I still have days when I think about just abandoning the world of Medicine, in favor of a less stressful life. It’s true, after all, that Medicine is not for everyone. It takes a lot of sacrifice and patience, dealing with people at a very difficult point in their life, dealing with that gray line in between life and death. It takes a lot of heart. You’ll find that the simple act of going home becomes more of a privilege during non-duty days, and golden weekends become such a rarity that you have to properly manage your time to make the most of every moment.
But no matter how much doubt builds up within me, I always find myself going back to the start, to the reason behind all these sacrifices. Because in the end, it’s all going to be worth it. And these little bits of space in between, these little bits of quiet and deep thinking, gives me time to take it in, to take the entire journey in, with all its highs and lows, twists and turns. Every single moment, worth it.
Part 2: Love Hurts, Love Heals
Quite an interesting patient I had at the Rehab Med OPD the other day. R*, an elderly man in his late 60s, comes in with the chief complaint of low back pain, more so near the hip area, with pins-and-needles sensation and occasional numbness radiating down his right leg. History and physical examinations, including a positive straight-leg-raise test, points to lumbar radiculopathy, and by the looks of the MRI results he’s got, it looks like it’s due to spinal stenosis. He’s gone through several pain medications and initial physical therapy sessions, all to mere partial relief of his symptoms.
“Kahit anong gawin ko, masakit pa rin talaga, doktora…” With his persistent pain, R is doubtful of another round of physical therapy. After undergoing 2 sessions, he doesn’t think it’s doing much for the pain. I reassure him and try to explain that therapy doesn’t work instantaneously. It requires patience and diligence, and results will only manifest if you are continuously compliant with your program. It will take time.
“Kung magpa-opera na lang po kaya ako?” R asks, wondering if surgery will be a better option. I explain to the patient that with his work-up findings, surgery is an option, but he’ll have to follow-up with the Ortho Spine clinic to better understand his treatment choices. I then remind him that surgery, of course, has its risks.
R, however, doesn’t seem that bothered. “Ayos lang po sa akin ‘yun. Eh, kung mawawala ba ang sakit eh! Ang hirap-hirap na po kasi, doktora. Matindi na po ang sitwasyon ko sa bahay dahil sa sakit kong ‘to. Nag-aaway na po kami ng asawa ko.”
“Kaya hindi po ako naniniwala sa pagmamahal eh. Hindi talaga nagtatagal.”

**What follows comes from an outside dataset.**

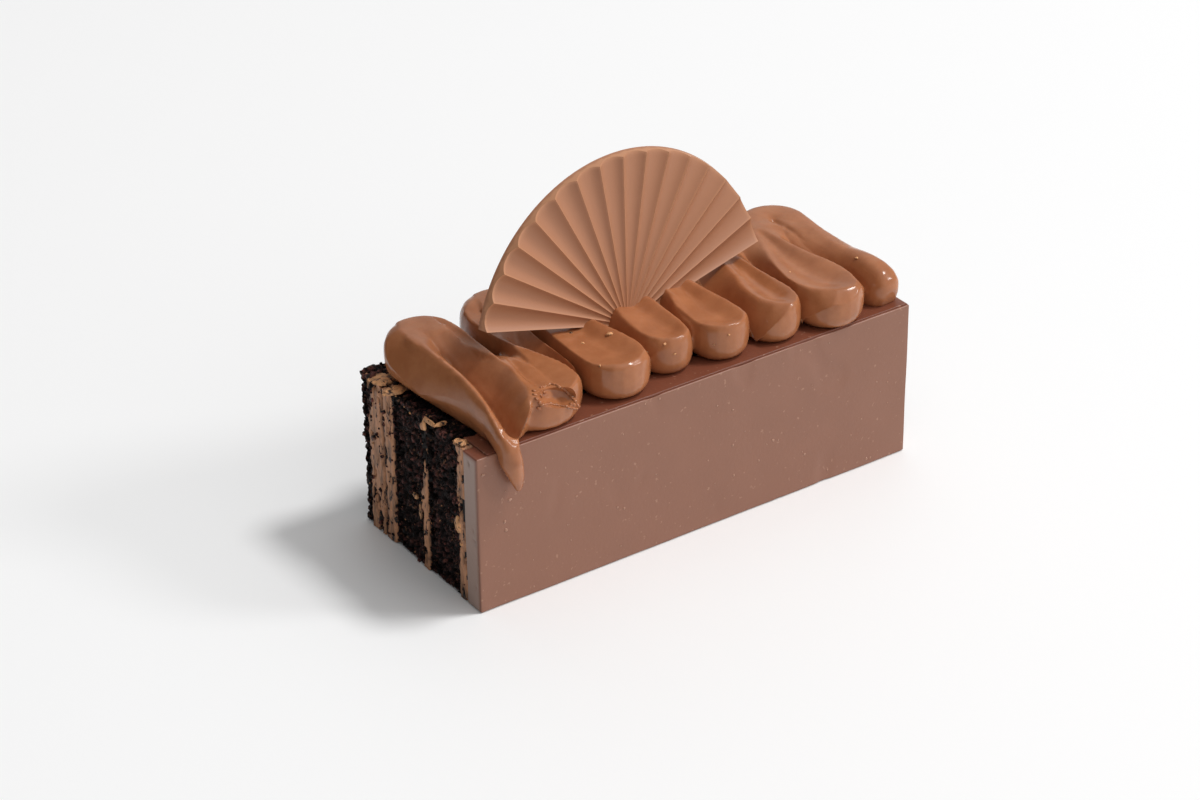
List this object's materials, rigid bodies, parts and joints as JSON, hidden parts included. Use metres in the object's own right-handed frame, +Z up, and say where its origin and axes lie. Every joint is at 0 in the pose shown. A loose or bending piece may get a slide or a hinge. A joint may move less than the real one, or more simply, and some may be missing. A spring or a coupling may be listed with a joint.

Talk about #walangforever! I was really taken aback by my patient’s statement. Then again, I, of all people, understand what he means. I know just how much pain changes people and the people around that person in pain. It is during those hard moments, the moments when your real self gets buried underneath your sickness, that the support of your loved ones matter the most. Because their support is a treatment all on their own. Their support paves the way towards true recovery, towards returning to your self and, perhaps, even discovering a whole new you and a whole new them.
The heart takes some sort of a beating as you deal with all the stresses of sickness, especially if that sickness involves a certain degree of pain. The heart would benefit from a rehabilitation program of its own, probably focusing on lots of exercises on understanding and forgiveness, and just like any therapy, you’d need a lot of patience and diligence. Results will only manifest if you are continuously compliant with your program. And of course, it will take time.
In the meantime, we must appreciate and take comfort in our sources of support. They serve as our walkers, our wheelchairs, our handlebars, as we regain the ability to stand on our own again, completely recovered from the pains of disease.